2.2 If the determination is that the Tribunal does not have jurisdiction, the application must be dismissed.
3. APPLICABLE LAW
3.1 Section 1 of the Act defines a “public company” as a profit company that is not a state owned company, a private company or a personal liability company; and
3.2 A “non-profit company” is a company—
“(a) incorporated for a public benefit or other object as required by item 1(1) of Schedule 1; and
(b) the income and property of which are not distributable to its incorporators, members, directors, officers or persons related to any of them except to the extent permitted by item 1(3) of Schedule 1.”
3.3 Section 10 of the Act provides for modified application with respect to non-profit companies:
“(1) Every provision of this Act applies to a non-profit company, subject to the provisions, limitations, alterations or extensions set out in this section, and in Schedule 1.
...
(3) Sections 58 to 65, read with the changes required by the context—
(a) apply to a non-profit company only if the company has voting members; and [my emphasis]

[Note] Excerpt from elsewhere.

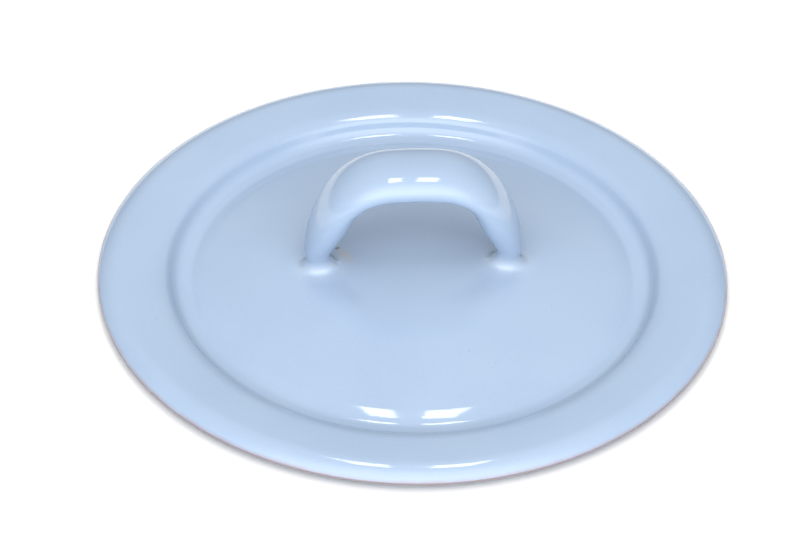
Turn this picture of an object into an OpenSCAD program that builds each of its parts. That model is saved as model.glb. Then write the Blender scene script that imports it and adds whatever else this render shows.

(b) when applied to a non-profit company, are subject to the provisions of item 4 of Schedule 1.”
3.4 Section 61(7) of the Act provides:
“A public company [my emphasis] must convene an annual general meeting of its shareholders –
(a) initially, no more than 18 months after the company's date of incorporation; and
(b) thereafter, once in every calendar year, but no more than 15 months after the date of the previous annual general meeting, or with an extended time allowed by the Companies Tribunal, on good cause shown.”
4. EVALUATION
4.1 As indicated, I commence to deal with the issue of whether or not this Tribunal has jurisdiction to deal with this application. In so doing, I take note that Applicant’s AoA do not provide for such an application to be made to this Tribunal.
4.2 It is clear from section 1 of the Act that an NPC is not a “profit company” and cannot be included in the definition of a “public company”. The Schedule 1 provisions describe the nature of the NPC, particularly that it must be operated, directly or indirectly, to advance the “public benefit object”, and that it cannot pay, whether in winding-up or otherwise, any income or transfer any assets to its members.
4.3 Although Section 10(3), provides that sections 58 to 65 of the Act, read with the changes required in the context, apply to non-profit companies, those sections specifically mention various types of companies. However, Section 61(7) itself only
refers to a public company.
4.4 If the provisions in respect of a public company were to apply mutatis mutandis to a non-profit company, the legislature would have made it expressly applicable, such as in the case of a “state-owned company” as provided for in s 9(1) of the Act.
4.5 Section 61(7) therefore does not apply to a non-profit company; neither as regards a mandatory AGM, nor as regards the jurisdiction of this Tribunal to grant an extension. For further elucidation of this position, it is useful to refer to the substantive and rational decision of my fellow panel member, Mr Manamela in the Gauteng Cricket Board case.[1]
4.6 This then begs the question: can the jurisdiction of the Tribunal be extended beyond that provided for in the Act. The Tribunal is a creature of statue and its mandate is strictly to be understood within the paradigms as provided for by section 193 of the Act. In terms of section 195 of the Act, the Tribunal does not have inherent powers.
5. FINDINGS
I find that Section 61(7) of the Act does not apply to a non-profit company. Therefore, Applicant is bound by the provisions of its AoA through notice of a special resolution.[2]
6. ORDER
The Application is dismissed.
ADV. ISHARA BODASING
[1] Ex parte Gauteng Cricket Board NPC CTR001/11/2012
[2] Article 33 of Applicant’s AoA does not preclude the amendment Article 16.